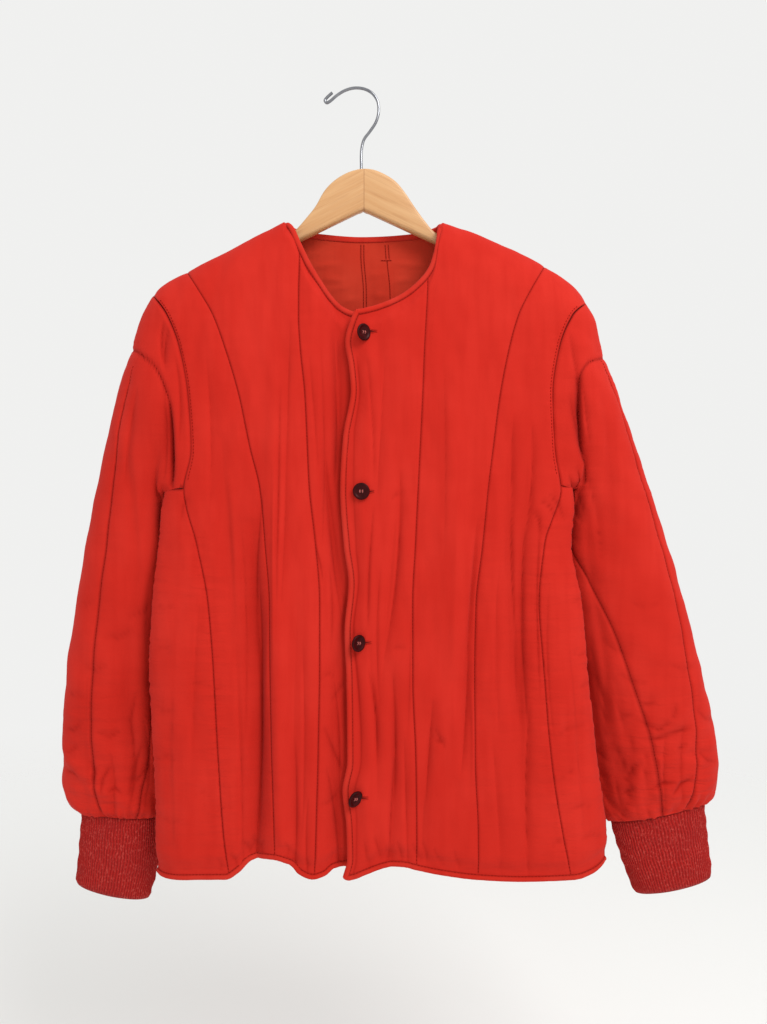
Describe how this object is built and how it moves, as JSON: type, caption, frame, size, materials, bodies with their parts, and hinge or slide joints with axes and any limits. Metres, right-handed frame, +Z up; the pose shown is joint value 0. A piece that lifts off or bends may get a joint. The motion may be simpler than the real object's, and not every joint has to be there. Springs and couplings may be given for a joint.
{
  "type": "quilted liner jacket on a wooden hanger",
  "caption": "Flat-hanging collarless quilted jacket with a bound round neck, buttoned front, long sleeves and rib cuffs, on an arched wooden hanger with a wire hook.",
  "frame": {"origin": "inside top of the hanger's hook, where a rod or peg carries it", "axes": "+X to the wearer's left, +Y to the wearer's back, +Z up; the front faces -Y"},
  "size_m": [0.7176, 0.0906, 0.897],
  "materials": {
    "quilted_cotton": "soft matt cotton",
    "cotton_tape": "matt folded tape",
    "rib_knit": "matt rib knit",
    "button_plastic": "worn gloss",
    "pale_wood": "satin lacquer",
    "bright_steel": "bright"
  },
  "bodies": {
    "root": {"front_right": "quilted_cotton", "front_left": "quilted_cotton", "back": "quilted_cotton", "sleeve_right": "quilted_cotton", "sleeve_left": "quilted_cotton", "cuff_right": "rib_knit", "cuff_left": "rib_knit", "neck_binding": "cotton_tape", "edge_binding_right": "cotton_tape", "edge_binding_left": "cotton_tape", "hem_binding_right": "cotton_tape", "hem_binding_left": "cotton_tape", "hem_binding_back": "cotton_tape", "button_1": "button_plastic", "button_2": "button_plastic", "button_3": "button_plastic", "button_4": "button_plastic", "hanger_wood": "pale_wood", "hanger_hook": "bright_steel"}
  },
  "joints": []
}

Exercise aim: Return the material exactly as it stands.

Response to this task:
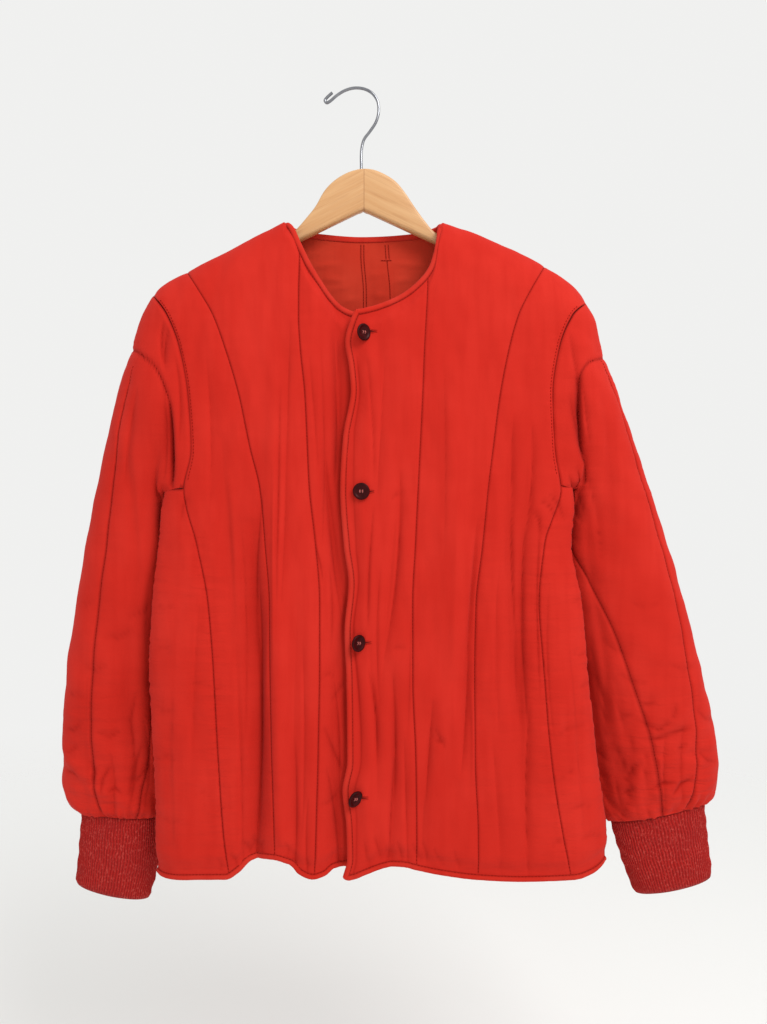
Describe how this object is built and how it moves, as JSON: type, caption, frame, size, materials, bodies with their parts, and hinge or slide joints with axes and any limits. Metres, right-handed frame, +Z up; the pose shown is joint value 0. A piece that lifts off or bends may get a joint. The motion may be simpler than the real object's, and not every joint has to be there. Springs and couplings may be given for a joint.
{
  "type": "quilted liner jacket on a wooden hanger",
  "caption": "Flat-hanging collarless quilted jacket with a bound round neck, buttoned front, long sleeves and rib cuffs, on an arched wooden hanger with a wire hook.",
  "frame": {"origin": "inside top of the hanger's hook, where a rod or peg carries it", "axes": "+X to the wearer's left, +Y to the wearer's back, +Z up; the front faces -Y"},
  "size_m": [0.7176, 0.0906, 0.897],
  "materials": {
    "quilted_cotton": "soft matt cotton",
    "cotton_tape": "matt folded tape",
    "rib_knit": "matt rib knit",
    "button_plastic": "worn gloss",
    "pale_wood": "satin lacquer",
    "bright_steel": "bright"
  },
  "bodies": {
    "root": {"front_right": "quilted_cotton", "front_left": "quilted_cotton", "back": "quilted_cotton", "sleeve_right": "quilted_cotton", "sleeve_left": "quilted_cotton", "cuff_right": "rib_knit", "cuff_left": "rib_knit", "neck_binding": "cotton_tape", "edge_binding_right": "cotton_tape", "edge_binding_left": "cotton_tape", "hem_binding_right": "cotton_tape", "hem_binding_left": "cotton_tape", "hem_binding_back": "cotton_tape", "button_1": "button_plastic", "button_2": "button_plastic", "button_3": "button_plastic", "button_4": "button_plastic", "hanger_wood": "pale_wood", "hanger_hook": "bright_steel"}
  },
  "joints": []
}